USS Plainview (AGEH–1) was, in its time, the world's largest hydrofoil. Named after the cities of Plainview, New York and Plainview, Texas, she was also the United States Navy's first hydrofoil research ship. Plainview was designed under project SCB 219; laid down 8 May 1964 by the Lockheed Shipbuilding and Construction Company, Seattle, Washington; launched 28 June 1965; sponsored by Mrs. John T. Hayward; and placed in service on 3 March 1969.  She cost $21 million to construct.

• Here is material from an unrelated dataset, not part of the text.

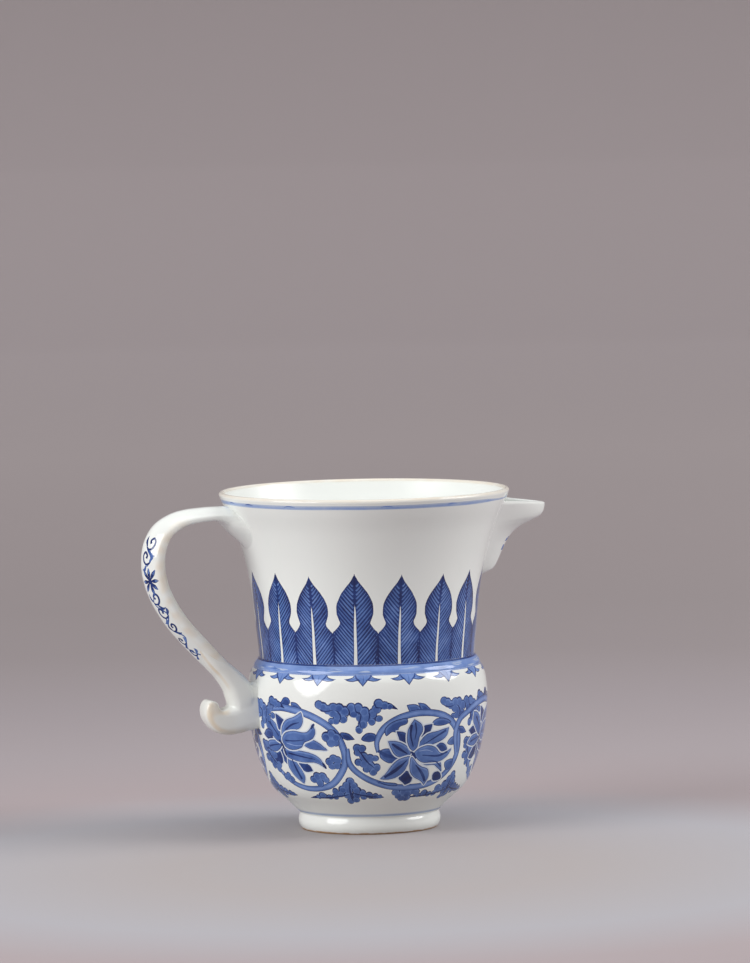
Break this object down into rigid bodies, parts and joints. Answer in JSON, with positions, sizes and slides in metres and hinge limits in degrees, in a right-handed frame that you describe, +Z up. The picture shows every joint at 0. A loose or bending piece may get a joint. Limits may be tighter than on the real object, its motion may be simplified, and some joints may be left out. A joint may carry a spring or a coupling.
{
  "type": "cream jug",
  "caption": "Small bell-mouthed porcelain cream jug with a round bowl on a foot ring, a beak spout and a strap handle ending in a curl.",
  "frame": {"origin": "centre of the foot ring, in the plane it stands on", "axes": "+Z up along the axis of the pot, +X towards the tip of the spout, -X towards the handle, +Y across"},
  "size_m": [0.1304, 0.0902, 0.1053],
  "materials": {
    "painted_glaze": "glossy clear glaze over cobalt blue painting",
    "glaze": "glossy clear glaze, faintly green where it is thick",
    "glazed_foot": "glossy clear glaze, with a bare orange edge where it stands",
    "slip": "fired slip under the same clear glaze"
  },
  "bodies": {
    "root": {"foot_ring": "glazed_foot", "foot_lute": "slip", "bowl": "painted_glaze", "waist_lute": "painted_glaze", "neck": "painted_glaze", "spout": "glaze", "spout_lute": "slip", "handle_strap": "painted_glaze", "handle_curl": "glaze", "handle_upper_lute": "slip", "handle_lower_lute": "slip"}
  },
  "joints": []
}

Foilborne propulsion consisted of two General Electric LM1500 free-turbine turboshaft engines, derivatives of the J79 turbojets used in the F-4 Phantom aircraft, but during conventional (hull borne) operations she was driven by two diesel engines. Her homeport was Bremerton, Washington. Plainview carried out long range experimental programs to evaluate the design principles of hydrofoils and to develop and evaluate tactics and doctrine for hydrofoils, particularly in anti-submarine warfare, and helped to determine the feasibility of hydrofoil operations in high seas.

Plainview was decommissioned at 10:30 am, 22 September 1978, at Pier 7, Puget Sound Naval Shipyard. Struck from the Naval Vessel Register on 30 September 1978, Plainview was sold for scrapping by the Defense Reutilization and Marketing Service (DRMS) on 1 July 1979 to General Metals (now Schnitzer Metals) on the Hylebos Waterway, Tacoma, Washington. She was partially scrapped in 2004. , she lies abandoned on mudflats, on private property, near Astoria, Oregon. In 2019, the Washington Department of Natural Resources expressed concerns about Plainview derelict hull leaking pollutants into the environment.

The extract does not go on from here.